In quasi-TEM media such as microstrip, dispersion is a well-known phenomenon. The dispersion of microstrip is just a few percent over a moderate frequency band, and can often be ignored.

TEM media

What's TEM mean? Transverse electromagnetic! Coax and stripline are TEM media. We're not sure of the exact conditions that are needed for TEM, but if you have a two-conductor system with a single dielectric constant everywhere, you probable are supporting TEM. This rules out waveguide and microstrip.

Below is a plot generated using Agilent ADS of the group delay of three fifty-ohm transmission lines, each one foot long, realized on Rogers 5880 Duroid (Er=2.3). The purple line (delay(6,5)) is coplanar-waveguide, the green line (delay (8,7)) is microstrip, and the red line (delay(4,3)) is stripline. Note that the stripline provides a constant group delay of 1.54 nanoseconds across frequency, which is very close to the one nanosecond per foot rule, multiplied by the square-root of the dielectric constant. See that the CPW transmission line is also quite constant group delay, but it's value is approximately 1.22 nanoseconds. This is because the effective dielectric constant of CPW is roughly equal to (1+ER)/2, or the average of free space and the substrate dielectric constant, or 1.65 in this case. Neither CPW or stripline is suffers from dispersion.

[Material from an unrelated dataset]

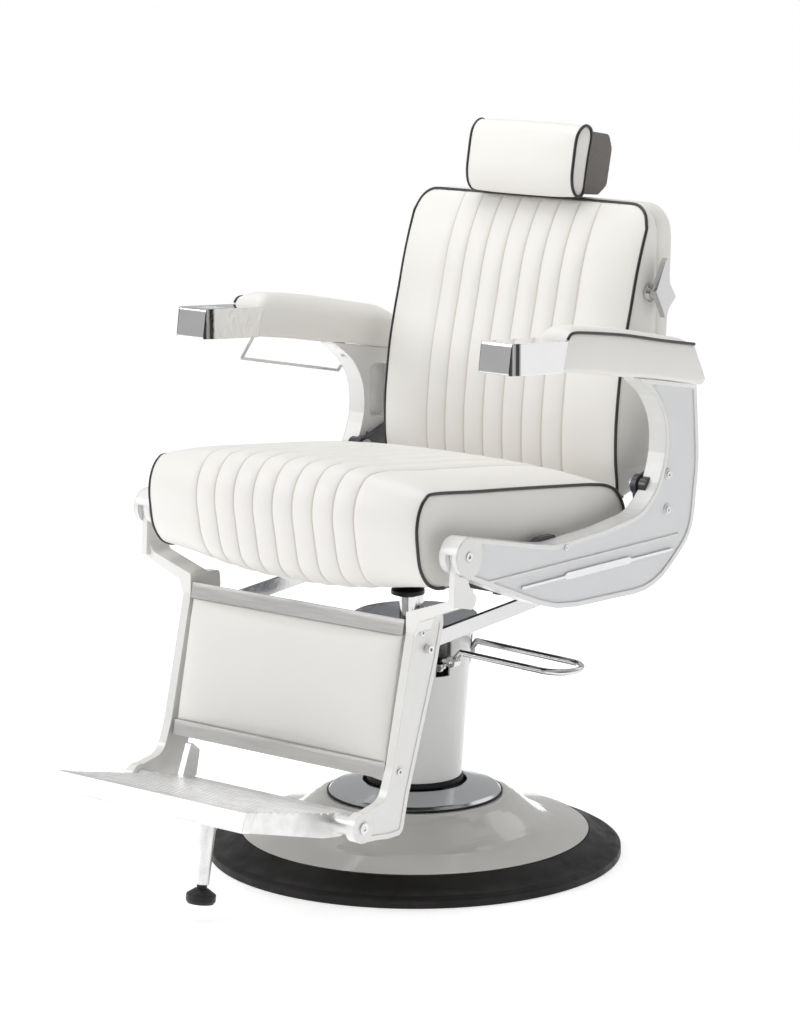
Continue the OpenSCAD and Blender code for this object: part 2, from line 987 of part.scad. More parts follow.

Now check out the slope on the microstrip group delay... this is what we are talking about when we say frequency dispersion. Why does this matter? Distributed elements formed on microstrip will have less bandwidth than comparable elements formed in stripline. Microstrip is an industry standard for microwave circuits, because it is easy to fabricate. But it is not as good a solution compared to stripline.

Now let's look at the dispersion of waveguide. Below is a plot of the group delay for a 12 inch piece of WR-90 waveguide. It is much more dispersive than even microstrip, especially near the lower cutoff frequency.

Two things to remember about dispersion: for small bandwidths, it is usually not a problem. And the longer your dispersive transmission lines (waveguide or microstrip), the worse the problem gets!